- The exercise: Begin with the line containing "bend_tube();" and end with the line containing "imported = [obj"; set down that block verbatim and nothing else.

- Supplied data:
- - -

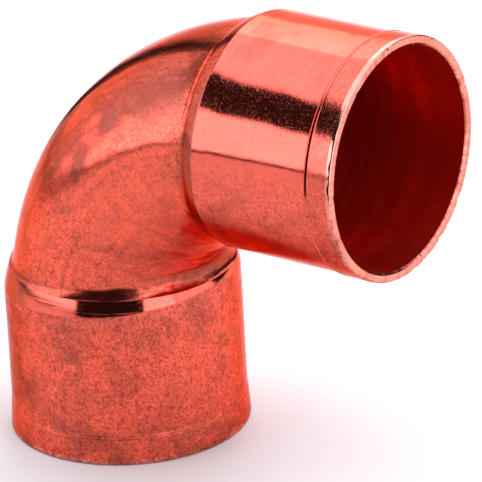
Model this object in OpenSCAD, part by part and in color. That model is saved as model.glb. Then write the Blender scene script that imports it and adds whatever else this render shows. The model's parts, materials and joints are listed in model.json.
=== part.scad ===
// Ninety degree copper elbow with two equal female solder sockets.
// The fitting is one piece of formed tube. It is divided here at its forming lines into closed
// solids that meet face to face: bend tube, necks, shoulders, sockets, beads, collars and rims.
// Origin: centre of the lower mouth. +Z runs up the lower socket, +X out of the upper socket.

/* [Tube and cup] */
// Outside diameter of the copper tube that the sockets take
tube_d = 28; // [27.5:0.1:28.5]
// Gap all round between the tube and the cup, filled by solder
solder_gap = 0.06; // [0.03:0.01:0.1]
// Wall thickness of the cup
cup_wall = 0.94; // [0.7:0.01:1.1]
// Depth of the cup, from the mouth to the tube stop
cup_depth = 20; // [19.2:0.1:21]

/* [Mouth] */
// Length of the sized collar at each mouth, with its rim
collar_len = 3.45; // [2.5:0.05:4.5]
// How far the collar stands proud of the cup
collar_rise = 0.25; // [0.1:0.01:0.4]
// Width of the fine bead behind the collar
bead_w = 0.5; // [0.4:0.05:0.8]
// How far the bead stands proud of the collar
bead_rise = 0.07; // [0.04:0.01:0.15]
// Length of the rounded rim zone
rim_len = 0.6; // [0.5:0.05:1]
// Radius that breaks the outer edge of the rim
rim_round = 0.2; // [0.1:0.05:0.3]
// Depth of the lead-in chamfer inside the mouth
lead_in = 0.25; // [0.1:0.05:0.4]

/* [Shoulder] */
// Distance from the mouth to the crease where shoulder and bend meet
crease_z = 22.1; // [21.6:0.1:22.8]
// Radius of the crease
crease_r = 14.4; // [14.3:0.05:14.5]
// Radius of the shoulder's convex profile
shoulder_round = 6.2; // [5:0.1:7]
// Height of plain cup below the tube stop that belongs to the shoulder
shoulder_skirt = 1.4; // [1.3:0.1:2]
// How far the shoulder is pressed towards the inside of the bend
shoulder_shift = 0.3; // [0.2:0.05:0.4]
// Axial length of the concave neck beyond the crease
neck_len = 1.8; // [1.6:0.1:2.2]
// Radius at the small end of the neck
neck_r = 13.2; // [13:0.1:13.3]
// Radius of the neck's hollow
neck_hollow = 2.4; // [2.2:0.1:3]

/* [Bend] */
// Distance from each mouth to the other leg's axis
centre_to_face = 43.8; // [43:0.1:45]
// Radius of the bend's outer wall, from its pivot
heel_r = 42.63; // [42.3:0.01:42.9]
// Distance from each leg's axis to the pivot of the bend
pivot_offset = 28.5; // [28.3:0.1:28.7]
// Width of the bend tube across the plane of the bend
bend_w = 28; // [27.8:0.1:28.2]
// Width of the bend tube in the plane of the bend, where bending flattens it
bend_t = 26.14; // [25.8:0.01:26.5]
// Wall thickness of the bend tube
bend_wall = 1; // [0.8:0.05:1.2]

/* [Hidden] */
$fn = 96;
cup_r = tube_d / 2 + solder_gap;
socket_r = cup_r + cup_wall;
collar_r = socket_r + collar_rise;
bead_z = collar_len;
socket_z = bead_z + bead_w;
shoulder_z = cup_depth - shoulder_skirt;
pivot_z = centre_to_face - pivot_offset;
mid_r = heel_r - bend_t / 2;
// Widest radius of the shoulder profile, a hair outside the socket all round
dome_spare = 0.045;
dome_r = socket_r + shoulder_shift + dome_spare;
dome_drop = acos(1 - (dome_r - crease_r) / shoulder_round);
dome_z = crease_z - shoulder_round * sin(dome_drop);
// Overlap of cutting shapes, and a size larger than any single piece
slack = 1;
big = 60;

satin = [0.80, 0.36, 0.27];
bright = [0.90, 0.52, 0.42];
dull = [0.70, 0.30, 0.22];

// Moves a shape made on the lower leg to the upper leg
module on_upper_leg() {
  translate([centre_to_face, 0, centre_to_face]) mirror([1, 0, 1]) children();
}

// The bend's cross-section, two round sides joined by a narrow flat, shrunk by inset
module bend_section(inset = 0) {
  r = bend_t / 2 - inset;
  spread = (bend_w - bend_t) / 2;
  translate([mid_r, 0]) {
    translate([0, spread]) circle(r);
    translate([0, -spread]) circle(r);
    translate([-r, -spread]) square([2 * r, 2 * spread]);
  }
}

// A quarter turn of a cross-section about the bend's pivot
module quarter_turn() {
  translate([pivot_offset, 0, pivot_z]) rotate([90, 0, 0]) mirror([1, 0, 0])
    rotate_extrude(angle = 90) children();
}

// Everything inside the bore of the bend
module bend_bore() {
  quarter_turn() bend_section(bend_wall);
}

// A ring turned about the leg's axis, with a plain bore of the cup's radius
module cup_ring(z0, z1, r) {
  translate([0, 0, z0]) difference() {
    cylinder(r = r, h = z1 - z0);
    translate([0, 0, -slack]) cylinder(r = cup_r, h = z1 - z0 + 2 * slack);
  }
}

module bend_tube() {
  color(satin) intersection() {
    quarter_turn() difference() {
      bend_section();
      bend_section(bend_wall);
    }
    translate([-big, -big, crease_z]) cube([big + centre_to_face - crease_z, 2 * big, 2 * big]);
  }
}

// Concave flare that closes the step between the crease and the bend tube
module neck() {
  // The hollow is an arc from the crease to the small end: its centre lies off the chord's middle
  run = [neck_r - crease_r, neck_len];
  chord = norm(run);
  rise = sqrt(neck_hollow * neck_hollow - chord * chord / 4);
  centre = [crease_r, 0] + run / 2 + rise * [run[1], -run[0]] / chord;
  difference() {
    translate([shoulder_shift, 0, crease_z]) rotate_extrude() difference() {
      polygon([[0, 0], [crease_r, 0], [neck_r, neck_len], [0, neck_len]]);
      translate(centre) circle(neck_hollow);
    }
    quarter_turn() bend_section();
  }
}

// Convex shoulder, with the ledge that stops the tube
module shoulder() {
  difference() {
    intersection() {
      translate([0, 0, shoulder_z]) cylinder(r = socket_r, h = crease_z - shoulder_z);
      translate([shoulder_shift, 0, 0]) rotate_extrude() union() {
        square([dome_r, dome_z]);
        intersection() {
          translate([dome_r - shoulder_round, dome_z]) circle(shoulder_round);
          square([dome_r, crease_z]);
        }
        square([dome_r - shoulder_round, crease_z]);
      }
    }
    cylinder(r = cup_r, h = cup_depth);
    bend_bore();
  }
}

module socket() {
  cup_ring(socket_z, shoulder_z, socket_r);
}

// Fine raised line, half round, between the cup and the collar
module bead() {
  rotate_extrude() {
    translate([cup_r, bead_z]) square([socket_r - cup_r, bead_w]);
    translate([collar_r + bead_rise - bead_w / 2, bead_z + bead_w / 2]) circle(bead_w / 2);
  }
}

module collar() {
  cup_ring(rim_len, collar_len, collar_r);
}

// Mouth lip: flat land, rounded outer edge and lead-in chamfer
module rim() {
  rotate_extrude() difference() {
    translate([cup_r, 0]) square([collar_r - cup_r, rim_len]);
    polygon([[cup_r - slack, -slack], [cup_r + lead_in, -slack], [cup_r + lead_in, 0],
             [cup_r, lead_in], [cup_r - slack, lead_in]]);
    difference() {
      translate([collar_r - rim_round, -slack]) square([slack + rim_round, slack + rim_round]);
      translate([collar_r - rim_round, rim_round]) circle(rim_round);
    }
  }
}

module lower_neck() { color(dull) neck(); }
module lower_shoulder() { color(bright) shoulder(); }
module lower_socket() { color(satin) socket(); }
module lower_bead() { color(satin) bead(); }
module lower_collar() { color(satin) collar(); }
module lower_rim() { color(bright) rim(); }
module upper_neck() { color(dull) on_upper_leg() neck(); }
module upper_shoulder() { color(bright) on_upper_leg() shoulder(); }
module upper_socket() { color(satin) on_upper_leg() socket(); }
module upper_bead() { color(bright) on_upper_leg() bead(); }
module upper_collar() { color(satin) on_upper_leg() collar(); }
module upper_rim() { color(bright) on_upper_leg() rim(); }

bend_tube();
lower_neck();
lower_shoulder();
lower_socket();
lower_bead();
lower_collar();
lower_rim();
upper_neck();
upper_shoulder();
upper_socket();
upper_bead();
upper_collar();
upper_rim();
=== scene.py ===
import json
import math

import bmesh
import bpy
import numpy as np
from mathutils import Matrix, Vector


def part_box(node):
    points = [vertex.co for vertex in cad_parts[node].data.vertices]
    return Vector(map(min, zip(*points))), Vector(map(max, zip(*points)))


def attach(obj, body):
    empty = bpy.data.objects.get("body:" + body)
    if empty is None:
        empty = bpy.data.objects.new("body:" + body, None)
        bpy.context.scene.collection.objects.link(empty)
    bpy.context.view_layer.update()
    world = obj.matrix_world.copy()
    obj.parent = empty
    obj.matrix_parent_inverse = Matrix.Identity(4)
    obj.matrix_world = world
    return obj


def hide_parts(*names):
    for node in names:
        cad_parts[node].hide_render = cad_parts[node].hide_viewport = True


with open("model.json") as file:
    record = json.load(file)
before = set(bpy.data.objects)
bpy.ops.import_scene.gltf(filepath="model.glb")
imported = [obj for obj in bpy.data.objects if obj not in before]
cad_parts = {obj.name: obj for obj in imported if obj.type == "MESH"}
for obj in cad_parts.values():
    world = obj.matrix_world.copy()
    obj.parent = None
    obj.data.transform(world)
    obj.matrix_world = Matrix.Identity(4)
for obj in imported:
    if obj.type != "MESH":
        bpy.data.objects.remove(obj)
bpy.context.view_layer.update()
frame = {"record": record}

MM = 0.001

# ---------------------------------------------------------------- sizes, in millimetres


def span(node):
    """Lowest and highest corner of a CAD node, in millimetres."""
    low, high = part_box(node)
    return np.array(low) / MM, np.array(high) / MM


MOUNTS = {m["name"]: m for m in frame["record"]["mounts"]}
REACH = MOUNTS["upper_cup"]["pos_m"][0] / MM    # each mouth to the other leg's axis
CUP_R = MOUNTS["lower_cup"]["dims"]["r_mm"]
RIM_Z = span("lower_rim")[1][2]
BEAD_Z = span("lower_collar")[1][2]
SOCKET_Z, SHOULDER_Z = span("lower_socket")[0][2], span("lower_socket")[1][2]
CREASE_Z = span("lower_shoulder")[1][2]
SOCKET_R = span("lower_socket")[1][1]
COLLAR_R = span("lower_collar")[1][1]
BEAD_R = span("lower_bead")[1][1]
CREASE_R = 14.4             # crease between shoulder and neck
SHOULDER_SHIFT = 0.3        # the shoulder is pressed this far towards the inside of the bend
STOP_Z = 20.0               # the internal tube stop
LEAD_IN = 0.25              # chamfer inside the mouth
RIM_ROUND = 0.2             # radius of the rim's outer edge
NECK_LEN = 0.95             # along the bend from the crease, on the outside of the bend
NECK_MORE = 2.1             # and this much more on the inside, where the blend is wider
NECK_POWER = 2.3            # how quickly the neck runs into the bend
PIVOT_OFFSET = 28.5         # from each leg's axis to the pivot of the bend
PIVOT = (PIVOT_OFFSET, REACH - PIVOT_OFFSET)
BEND_R = 29.56              # the bend's centreline
BEND_T, BEND_W = 13.07, 14.0    # half the tube's width in the plane of the bend, and across it
BEND_WALL = 1.0
FAN = (REACH - CREASE_Z, CREASE_Z)  # the two crease planes meet on this line
AROUND = 320                # points round the tube
THETA = np.linspace(0, 2 * np.pi, AROUND, endpoint=False)
QUARTER = math.pi / 2
BEND_RUN = FAN[0] * QUARTER  # length of the bend between the creases
UPPER_CREASE = CREASE_Z + BEND_RUN
TOTAL_RUN = UPPER_CREASE + CREASE_Z

# Lines along the bend: degrees round it, width in degrees, first and last mm along it, and depth
DRAW_LINES = (
    (273.5, 0.9, CREASE_Z - 3, CREASE_Z + 13, 0.55),
    (279.0, 0.8, CREASE_Z - 3, CREASE_Z + 9, 0.45),
    (236.0, 1.3, CREASE_Z + 4, UPPER_CREASE - 2, 0.35),
    (228.0, 1.0, CREASE_Z + 9, UPPER_CREASE, 0.3),
    (213.0, 1.6, CREASE_Z + 6, UPPER_CREASE - 4, 0.4),
    (203.0, 1.2, CREASE_Z, UPPER_CREASE, 0.3),
    (258.0, 1.1, CREASE_Z + 9, UPPER_CREASE, 0.4),
    (264.0, 0.8, CREASE_Z + 14, UPPER_CREASE, 0.4),
    (297.0, 1.4, CREASE_Z + 3, CREASE_Z + 22, 0.25),
    (118.0, 1.3, CREASE_Z, UPPER_CREASE, 0.35),
    (132.0, 1.0, CREASE_Z + 5, CREASE_Z + 25, 0.4),
    (86.0, 0.9, CREASE_Z - 3, CREASE_Z + 15, 0.5),
)
LINE_STRENGTH = 1.5         # on the depths above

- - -

- Answer for this exercise:
bend_tube();
lower_neck();
lower_shoulder();
lower_socket();
lower_bead();
lower_collar();
lower_rim();
upper_neck();
upper_shoulder();
upper_socket();
upper_bead();
upper_collar();
upper_rim();
=== scene.py ===
import json
import math

import bmesh
import bpy
import numpy as np
from mathutils import Matrix, Vector


def part_box(node):
    points = [vertex.co for vertex in cad_parts[node].data.vertices]
    return Vector(map(min, zip(*points))), Vector(map(max, zip(*points)))


def attach(obj, body):
    empty = bpy.data.objects.get("body:" + body)
    if empty is None:
        empty = bpy.data.objects.new("body:" + body, None)
        bpy.context.scene.collection.objects.link(empty)
    bpy.context.view_layer.update()
    world = obj.matrix_world.copy()
    obj.parent = empty
    obj.matrix_parent_inverse = Matrix.Identity(4)
    obj.matrix_world = world
    return obj


def hide_parts(*names):
    for node in names:
        cad_parts[node].hide_render = cad_parts[node].hide_viewport = True


with open("model.json") as file:
    record = json.load(file)
before = set(bpy.data.objects)
bpy.ops.import_scene.gltf(filepath="model.glb")
imported = [obj for obj in bpy.data.objects if obj not in before]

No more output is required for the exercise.